We shall be told by the great Lord Himself that this vision cannot be had by any kind of human effort, because the finite cannot manufacture the Infinite. A cause that is finite cannot have an infinite result or effect. If the vision of the Absolute is to be the effect or the consequence of an effort, how could that effort be an emanation from the finite who is the individual? How could I or you, as finite individuals, be the producers of this vision which is infinite and surpasses the cause? The cause is supposed to be larger than its effect in its comprehension. The effect cannot be more minute, and if the effect is infinitude of experience, how could the cause be finitude? Hence it is said that no activity of any kind, no effort of any sort, nothing that anyone does in any manner whatsoever can be regarded as adequate for the purpose. Na veda-yajnadhyayanair na danair na ca kiryabhir na tapobhir ugraih: Even the highest incalculable intensities of austerity and asceticism cannot be adequate for the purpose. Any mortification of the flesh, in any way whatsoever, cannot be regarded as a means to the attainment of the Absolute. It is God that beholds God—not a man seeing God. Such a thing does not exist.

Wonderful indeed is this vision! How could God see God, and where are we at that moment—we cease to be. We are not even earlier, and we shall not be at the time of the vision. That which was not, will be revealed to be non-existent. Even a semblance of the ego of human individuality will not be there. It was not there even earlier, and even now we do not exist, really speaking. Our non-existence will be revealed in its glory when we are awakened to that higher wakefulness, wherein the whole universe will appear as a dream object. The dream objects do not exist; we know that very well. They are phantasms, but they appear to be hard, concretised objects when we are in the state of dream. They are as hard as stone or flint, but when we wake up, they appear to vaporise into nothingness. So shall be the fate of this universe of hardness, concreteness and substantiality when God-vision is attained. The so-called solidity of the universal will melt away as if it has been cast into a melting crucible. Together with the melting of objects, the perceiver also melts away, so that in this infinitude of object experience, the subject vanishes into the object. This is called samadhi in the language of yoga, especially of Patanjali, for instance, where there is a coming together of the subject and the object. The object assumes an infinitude of comprehension, says Patanjali in one of his sutras. The infinitude of comprehension or the comprehensiveness of the object is such that the subject cannot be there any more, because the Infinite includes everything and anything. So, even the perceiver or cogniser should be inside the object.

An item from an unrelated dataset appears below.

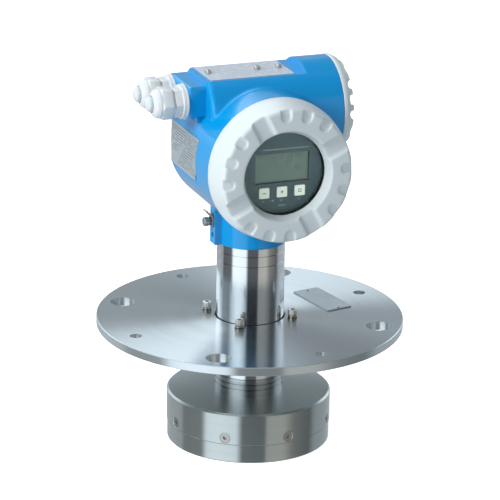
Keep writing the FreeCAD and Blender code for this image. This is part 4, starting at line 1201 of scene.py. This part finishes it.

Jnanasya anantyat jneyam alpam, says the sutra of Patanjali. Knowledge becomes all-inclusive, so that externality ceases totally, together with which the externality of the perceiving individual also goes. Hence, human effort of any kind appears to be a semblance of a necessity at the earlier stages, but later on we are taken away by the current of a higher law which operates in a totally different manner altogether. The gravitational pull of the Absolute takes up the whole matter in its hand, and as stones fall down to the earth automatically on account of the earth's gravitational pull, we are rocketed up, as it were, to the Absolute, by the force with which it draws the soul when it crosses the barrier of the earth's pull due to the melting away of human desires. It is for this reason we are told that all human effort is only an apology finally—it is no more a reality. The reality is Grace. Bhaktya tu ananyaya sakya: Only by utter surrender and devotion can this attainment be possible, and not any kind of effort in the sense of a personal agency in action.

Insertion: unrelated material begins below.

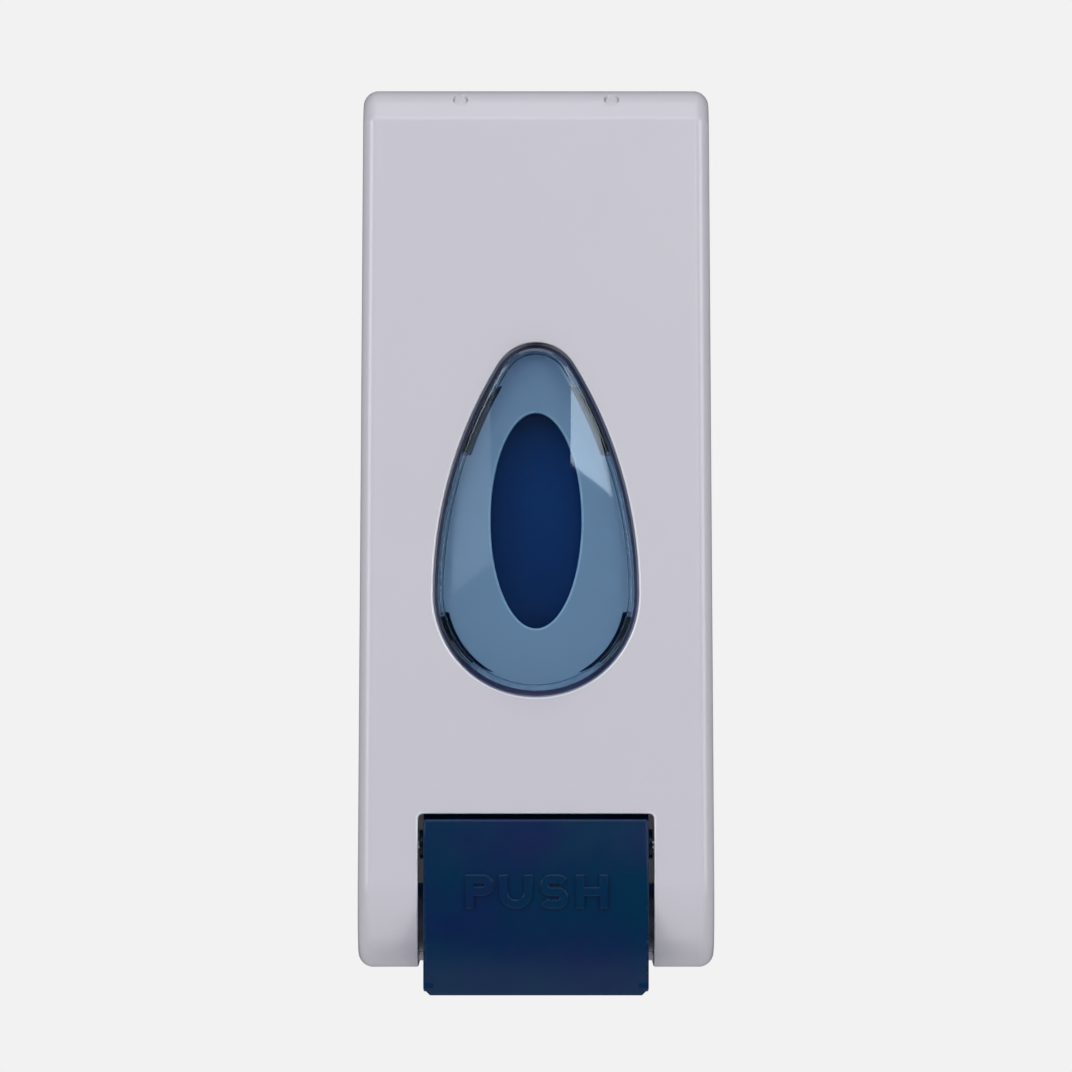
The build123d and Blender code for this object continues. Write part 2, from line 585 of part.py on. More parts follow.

Sudurdarsam idam rupam drstavan asi yan mama: Most difficult is this form to be perceived. It is hard to attain this vision. Not even the gods or the angels in heaven can perceive this, because they are still individuals though ethereal and fiery in body. What good is it to be in paradise if we are still to maintain our individuality and isolatedness and enjoy the pleasures of sense in a heightened form? So not even the angels in heaven can have this vision, is the declaration. Deva apy asya rupasya nityam darsana-kanksinah: Even the gods are yearning, as it were, to behold this form. The same thing is told to us in the Katha Upanishad: “Even gods are racking their heads to understand what this can be.” Subtle is this vision, difficult it is to understand, and harder it is to have the attainment of it.

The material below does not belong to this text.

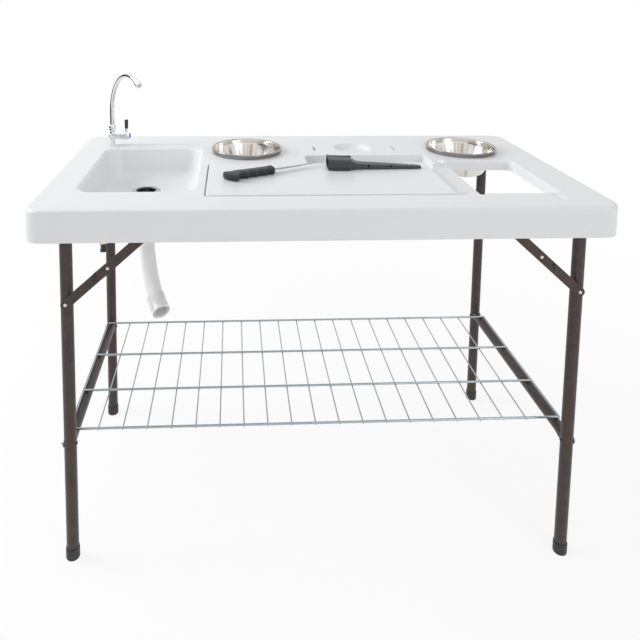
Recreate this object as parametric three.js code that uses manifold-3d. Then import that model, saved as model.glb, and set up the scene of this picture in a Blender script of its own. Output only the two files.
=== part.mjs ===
import * as THREE from 'three';
import { mergeVertices } from 'three/addons/utils/BufferGeometryUtils.js';
import Module from 'manifold-3d';

const wasm = await Module();
wasm.setup();

// Table top: overall sizes
const tableLength = 1143;
const tableWidth = 600;
const standHeight = 765;
const skirtHeight = 63;
const skirtThickness = 11;
const slabThickness = 24;
const tableCornerRadius = 32;
const topEdgeRadius = 6;
const skirtDraft = 2;
const touchGap = 0.3;
const cutMargin = 2;
const slabUnderside = standHeight - slabThickness;
const skirtBottom = standHeight - skirtHeight;

// Sink basin
const basinCentreXShare = -0.332458;
const basinCentreX = tableLength * basinCentreXShare;
const basinCentreYShare = -0.015833;
const basinCentreY = tableWidth * basinCentreYShare;
const basinRimLengthShare = 0.215223;
const basinRimLength = tableLength * basinRimLengthShare;
const basinRimWidthShare = 0.606667;
const basinRimWidth = tableWidth * basinRimWidthShare;
const basinRimStep = 8;
const basinRimDepth = 3;
const basinDepth = 73;
const basinWallDraft = 7;
const basinFloorRadius = 24;
const basinShell = 4;
const basinCornerRadius = 40;
const ledgeLeftShare = -0.416448;
const ledgeLeft = tableLength * ledgeLeftShare;
const ledgeRightShare = -0.229221;
const ledgeRight = tableLength * ledgeRightShare;
const ledgeBackShare = 0.343333;
const ledgeBack = tableWidth * ledgeBackShare;
const ledgeDepth = 2;
const basinFloor = standHeight - basinDepth;

// Board recess, finger pocket, bin opening, dimples and slits
const recessDepth = 10;
const recessLeftShare = -0.209974;
const recessLeft = tableLength * recessLeftShare;
const recessRightShare = 0.293963;
const recessRight = tableLength * recessRightShare;
const recessFrontShare = -0.37;
const recessFront = tableWidth * recessFrontShare;
const recessBackShare = 0.02;
const recessBack = tableWidth * recessBackShare;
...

But a whole-souled devotion, which implies an utter dedication of oneself to the last remnant of one's personality, becomes the means to this attainment. Jnatum drastum ca tattvena pravestum ca parantapa: The vision has to be experienced in stages—it has to be known, it has to be seen and it has to be entered into. Arjuna did not enter this vision. He came back, repelled from that Form. He had the glorious vision, no doubt, and he was also given the knowledge thereof. Jnana and darshana were there, but not pravesha—he did not dissolve himself in the Absolute. He was impeded from that melting away of himself into the universal vision.

So there was a terrifying experience where the vision is had but the entry is not permitted, and that strikes like a thunderbolt on the very head of the ego. The soul cries, “Enough of this vision! May I be brought down once again to the level of ordinary knowledge and empirical consciousness.” The fear is such and so awful, so inexplicable and frightening that we have enough of it. We have enough of even God-vision if it is to strike like a thunderbolt on the ego. So the vision is made to vanish, giving a taste of the experience, allowing a remainder of the memory of this experience in the mind of the experiencer with a final message: “One cannot easily have this vision except by a special Grace.” One cannot know how this Grace descends. It is a mystery, it is an ascharya, it is a wonder, a miracle by itself. One who works in this world for the sake of God, one who considers God as the supreme aim of life, one who wholly surrenders oneself to God, one who is not attached to anything in this world, one who has no love or hatred for anything—such a person is fit to attain God. This is the culminating message of the eleventh chapter.